EXTRACTED RECORDS:
▶

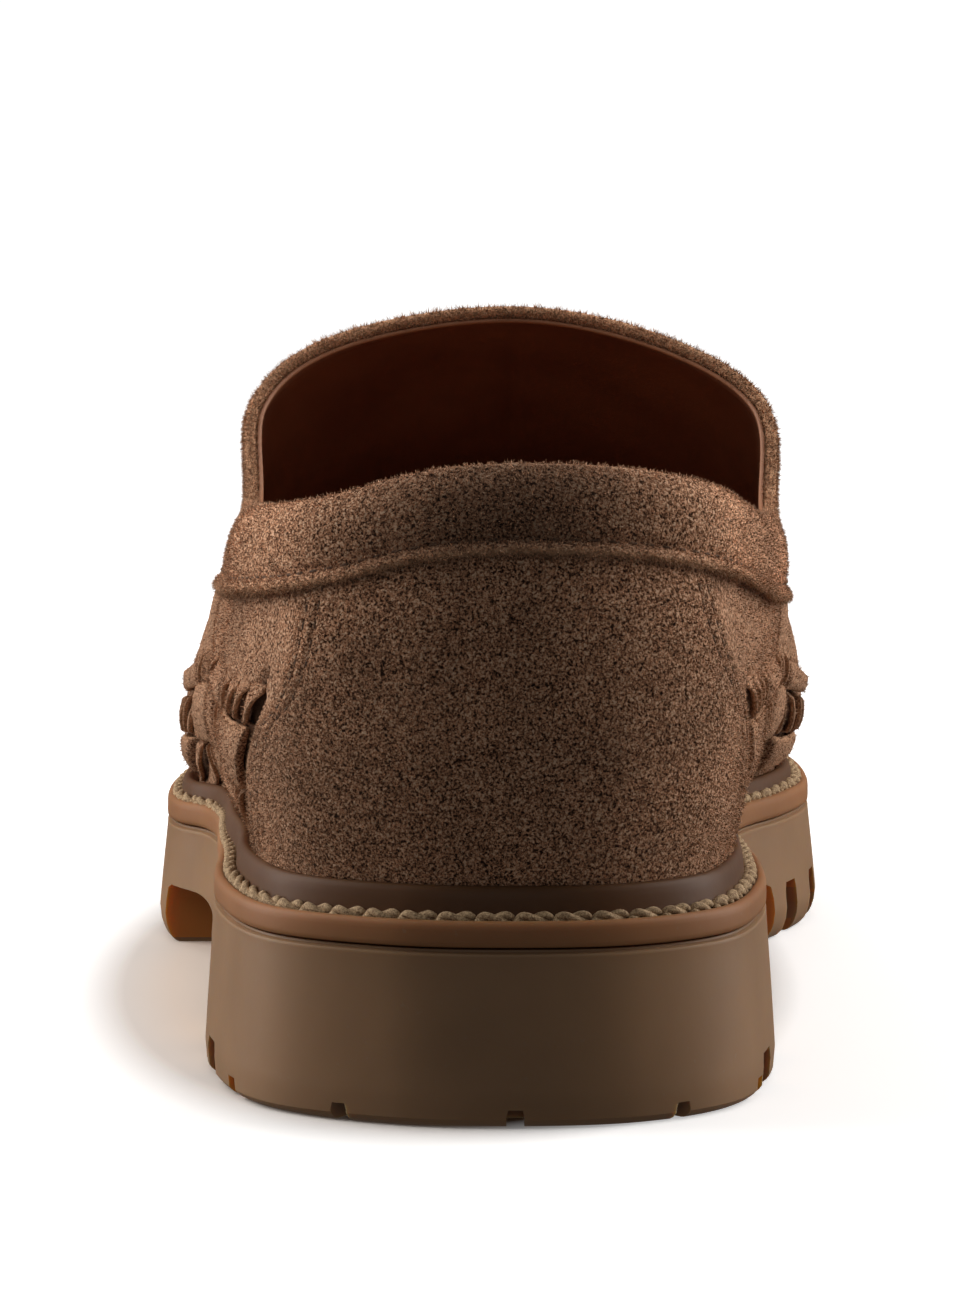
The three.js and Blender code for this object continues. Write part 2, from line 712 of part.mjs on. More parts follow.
// Heel counter: a panel from seam to seam, over the shell and under the collar band.
function makeCounter() {
  const columns = 9;
  const rowCount = counterRows.length - 1;
  const reach = 60;
  const bend = (u) => Math.acos(clamp(1 - (u - heelU) / reach, -1, 1));
  const faces = [counterGap, counterGap + counterThickness].map((out) => {
    const rows = [];
    for (let r = 0; r <= rowCount; r += 1) {
      const row = [];
      for (let c = -columns; c <= columns; c += 1) {
        const side = c < 0 ? -1 : 1;
        const seam = bend(table(seamRows, mix(35.5, 79, counterRows[r])));
        const u = heelU + reach * (1 - Math.cos((seam * Math.abs(c)) / columns));
        const top = toplineHeight(u, side) - collarDrop - 0.5;
        row.push(shellPoint(u, side, mix(rimTop(u) + 0.8, top, counterRows[r]), out));
      }
      rows.push(row);
    }
    return rows;
  });
  const loops = faces[0].map((row, r) => [...row, ...faces[1][r].slice().reverse()]);
  return stripBlock(loops);
}

// A block whose every row is a thin loop: out along one face and back along the other.
function stripBlock(loops) {
  const triangles = [];
  const half = loops[0].length / 2;
  const looped = loops.map((loop) => [...loop, loop[0]]);
  for (let i = 0; i < loops.length - 1; i += 1) {
    strip(triangles, looped[i], looped[i + 1], false);
  }
  for (const [loop, turned] of [[loops[0], false], [loops[loops.length - 1], true]]) {
    strip(triangles, loop.slice(0, half), loop.slice(half).reverse(), !turned);
  }
  const solid = solidOf(triangles);
  return solid.volume() < 0 ? solidOf(triangles.map(([a, b, c]) => [a, c, b])) : solid;
}

// Collar band: a cuff folded over the shell's top edge, from one throat corner round to the other.
function makeCollar() {
  const count = 14;
  const loops = [];
  for (let i = -count; i <= count; i += 1) {
    const side = i < 0 ? -1 : 1;
    const u = heelU + (collarEnd - heelU) * (1 - Math.cos((Math.PI * Math.abs(i)) / (2 * count)));
    const top = toplineHeight(u, side);
    const at = (drop, out) => {
      const p = shellPoint(u, side, top - Math.max(drop, 0), out);
      p.z += Math.max(-drop, 0);
      return p;
    };
    const inside = -wall - fit;
    const outer = [
      at(collarDrop, fit + 1.1), at(collarDrop / 2, fit + collarThickness + 0.4), at(-0.7, fit + 0.7),
      at(-1.3, -0.9), at(-0.8, inside - 0.5), at(collarLining, inside - 1.1)];
    const inner = [
      at(collarDrop, fit), at(collarDrop / 2, fit), at(-fit, fit), at(-fit, -0.9), at(-fit, inside),
      at(collarLining, inside)];
    loops.push([...outer, ...inner.reverse()]);
  }
  return stripBlock(loops);
}

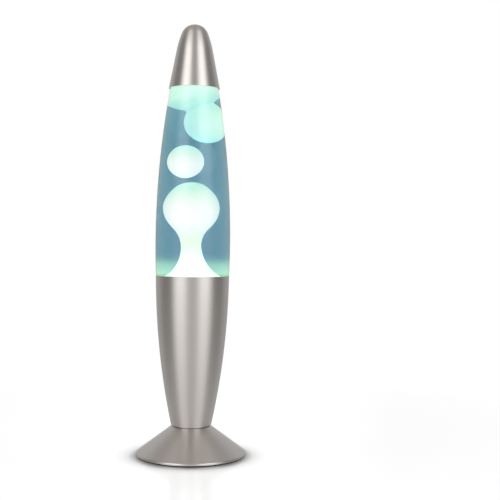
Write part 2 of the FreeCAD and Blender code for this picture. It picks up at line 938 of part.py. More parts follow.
def bottle_bore(gap, low_end, high_end):
    """The corners of the bottle's inside, gap smaller all round, from the spigot up to high_end."""
    spigot = S.spigot_radius - S.bottle_glass - gap
    shoulder = S.bottle_shoulder_radius - S.bottle_glass - gap
    side_curve = S.bottle_side_curve - S.bottle_glass - gap
    shoulder_curve = S.bottle_shoulder_curve - S.bottle_glass - gap
    return [
        (spigot - S.spigot_inner_taper, low_end),
        (spigot, S.spigot_inner_end),
        (S.bottle_seat_radius - S.bottle_glass - gap, S.bottle_inner_seat),
        (shoulder, S.bottle_inner_shoulder_height, LEFT, side_curve),
        (S.bottle_inner_collar_radius, S.bottle_inner_collar_height - gap, LEFT, shoulder_curve),
        (
            S.bottle_bore_radius - gap,
            S.bottle_inner_neck_height,
            RIGHT,
            S.bottle_inner_neck_curve + gap,
        ),
        (S.bottle_bore_radius - gap, high_end),
    ]


def make_bottle():
    """Sealed glass bottle: a spigot that drops into the tube, a ledge that rests on its rim, a
    barrel-shaped side, a shoulder and a narrow neck with a lip."""
    low = S.bottle_low_end
    base_top = low + S.bottle_base_curve
    glass = S.bottle_glass
    lip_round = S.bottle_top_height - S.bottle_lip_end
    outside = [
        (0.0, low + S.bottle_punt_depth),
        (S.bottle_punt_radius, low, RIGHT),
        (S.bottle_base_radius, low),
        (S.bottle_base_radius + S.bottle_base_curve, base_top, LEFT, S.bottle_base_curve),
        (S.spigot_radius, S.tube_rim_height),
        (S.bottle_seat_radius, S.tube_rim_height),
        (S.bottle_shoulder_radius, S.bottle_shoulder_height, LEFT, S.bottle_side_curve),
        (S.bottle_collar_radius, S.bottle_collar_height, LEFT, S.bottle_shoulder_curve),
        (S.bottle_neck_radius, S.bottle_neck_height, RIGHT, S.bottle_collar_curve),
        (S.bottle_neck_radius, S.bottle_lip_start),
        (S.bottle_lip_radius, S.bottle_lip_start + S.bottle_mouth_round),
        (S.bottle_lip_radius, S.bottle_lip_end),
        (S.bottle_lip_radius - lip_round, S.bottle_top_height, LEFT, lip_round),
        (S.bottle_bore_radius, S.bottle_top_height),
    ]
    rising = bottle_bore(0.0, base_top, S.bottle_top_height)
    inside = reverse_path(rising)[1:-1]
    floor = [
        (S.bottle_base_radius + S.bottle_base_curve - glass, base_top),
        (S.bottle_base_radius, low + glass, RIGHT, S.bottle_base_curve - glass),
        (S.bottle_punt_radius, low + glass),
        (0.0, low + glass + S.bottle_punt_depth, LEFT),
    ]
    keep(turn("bottle", outside + inside + floor))


def make_crown_liner():
    """Sealing disc inside the crown."""
    disc = cylinder("crown_liner", S.crown_top_radius, S.crown_liner)
    keep(place(disc, z=S.bottle_top_height))


def make_crown_cap():
    """Pressed steel crown with a notched skirt, crimped over the bottle's lip."""
    low = S.bottle_top_height + S.crown_liner
    high = low + S.crown_sheet
    corner = S.crown_top_radius + S.crown_corner_curve
    corner_low = high - S.crown_corner_curve
    inner_curve = S.crown_corner_curve - S.crown_sheet
    body = turn(
        "crown_cap",
        [
            (0.0, high),
            (0.0, low),
            (S.crown_top_radius, low),
            (corner - S.crown_sheet, corner_low, RIGHT, inner_curve),
            (S.crown_skirt_radius - S.crown_sheet, S.crown_skirt_end),
            (S.crown_skirt_radius, S.crown_skirt_end),
            (corner, corner_low),
            (S.crown_top_radius, high, LEFT, S.crown_corner_curve),
        ],
    )
    sketch = new_sketch(body, "crown_notch", "XY_Plane")
    draw_circle(sketch, "notch", 0.0, S.crown_skirt_radius - S.crown_sheet, S.crown_notch_radius)
    notch = cut(body, "skirt_notch", sketch, S.crown_skirt_end + S.crown_notch_height, reverse=True)
    repeat_round(body, notch, sketch, S.crown_notch_count)
    keep(body)


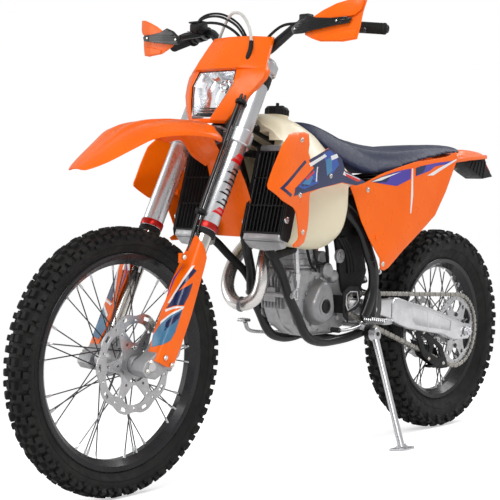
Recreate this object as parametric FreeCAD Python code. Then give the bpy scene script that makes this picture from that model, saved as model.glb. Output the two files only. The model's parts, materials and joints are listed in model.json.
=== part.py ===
# Enduro dirt bike, full size, in millimetres.
# The bike is laid out upright: left, forward and up are measured from the ground below the rear axle.
# It is then leaned to its left onto its side stand and set down with both tyres on the floor.
import FreeCAD, Part
import math
import os
from FreeCAD import Vector

os.makedirs("parts", exist_ok=True)

# Stance and steering geometry
drawn_wheelbase = 1482.0
wheelbase = 1482.0
rake_deg = 26.5
lean_deg = 9.0
clamp_offset = 22.0
axle_offset = 53.6
leg_spread = 102.0
running_gap = 0.06
seat_gap = 0.3
overrun = 4.0
full_turn = 360.0
pivot_forward = 525.0
pivot_up = 445.0
stretch_forward = 940.0

# Steering head: the clamps' heights along the steering axis set the head tube between them
lower_clamp = 671.0
lower_clamp_tall = 44.0
upper_clamp = 890.0
clamp_tall = 30.0
head_gap = 13.0
head_low = lower_clamp + lower_clamp_tall / 2 + head_gap
head_tall = upper_clamp - clamp_tall / 2 - head_gap - head_low

sin_rake = math.sin(math.radians(rake_deg))
cos_rake = math.cos(math.radians(rake_deg))
tan_lean = math.tan(math.radians(lean_deg))

# Tyres: half widths and radii of the section, and the lugs on it
tyre_cells = 64
front_tyre_radius = 348.5
front_tyre_half = 44.0
front_rim_radius = 280.0
front_rim_half = 26.0
rear_tyre_radius = 341.0
rear_tyre_half = 66.0
rear_rim_radius = 242.0
rear_rim_half = 34.0
lug_height = 12.0
shoulder_drop = 13.0
crown_drop = 2.0
wall_share = 0.42
shoulder_share = 0.92
row_gap_share = 0.12
centre_row_share = 0.36

# Brakes and driveline
disc_thick = 4.0
front_disc_radius = 130.0
rear_disc_radius = 110.0
disc_band = 34.0
disc_waves = 10
wave_points = 4
front_disc_arms = 6
rear_disc_arms = 5
arm_root_share = 0.25
arm_tip_share = 0.125
wave_depth = 4.0
front_disc_left = 58.0
rear_disc_left = -62.0
pad_gap = 2.0
chain_pitch = 15.875
rear_teeth = 48
front_teeth = 13
chain_left = 88.0
chain_half = 8.0
link_half = 5.0
chain_tall = 7.5
link_tall = 4.5
tooth_gap = 0.6
sprocket_thick = 6.0
sprocket_left = chain_left - sprocket_thick / 2
tooth_start_share = 0.35
tooth_end_share = 0.65
sprocket_windows = 6
window_inner_share = 0.5
window_outer_share = 0.7
countershaft_forward = 597.0
countershaft_up = 462.0


def at(left, forward, up):
    # Ahead of the swingarm pivot, places move on with the wheelbase, and all of it ahead of the engine.
    share = min(1, max(0, (forward - pivot_forward) / (stretch_forward - pivot_forward)))
    return Vector(left, -forward - (wheelbase - drawn_wheelbase) * share, up)


def sized(shares, low, size):
    # A table of places, each written as shares of a size above a low corner.
    return [tuple(l + s * z for s, l, z in zip(row, low, size)) for row in shares]


def places(points):
    return [at(*point) for point in points]


def solid_from(faces):
    shell = Part.makeShell(faces)
    shell.sewShape()
    solid = Part.makeSolid(shell)
    if solid.Volume < 0:
        solid.reverse()
    return solid


def face_of(*points):
    return Part.Face(Part.makePolygon(list(points) + [points[0]]))


def fused(shapes):
    first = shapes[0]
    if len(shapes) == 1:
        return first
    return first.multiFuse(shapes[1:])


def moved(shape, offset):
    copy = shape.copy()
    copy.translate(offset)
    return copy


def mirrored(shape):
    return shape.mirror(Vector(0, 0, 0), Vector(1, 0, 0))


def both_sides(shape):
    return [shape, mirrored(shape)]


def spread(shares, start_forward, start_up, length, height):
    return [(start_forward + f * length, start_up + u * height) for f, u in shares]


def prism(outline, left, width):
    # A side view outline of (forward, up) points, extruded to the left.
    points = [at(left, f, u) for f, u in outline]
    return face_of(*points).extrude(Vector(width, 0, 0))


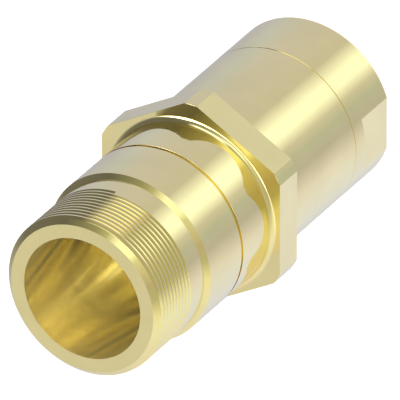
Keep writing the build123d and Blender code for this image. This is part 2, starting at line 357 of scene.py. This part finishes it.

◀

Each line containing the word "picture" counts once; report the total alone.

2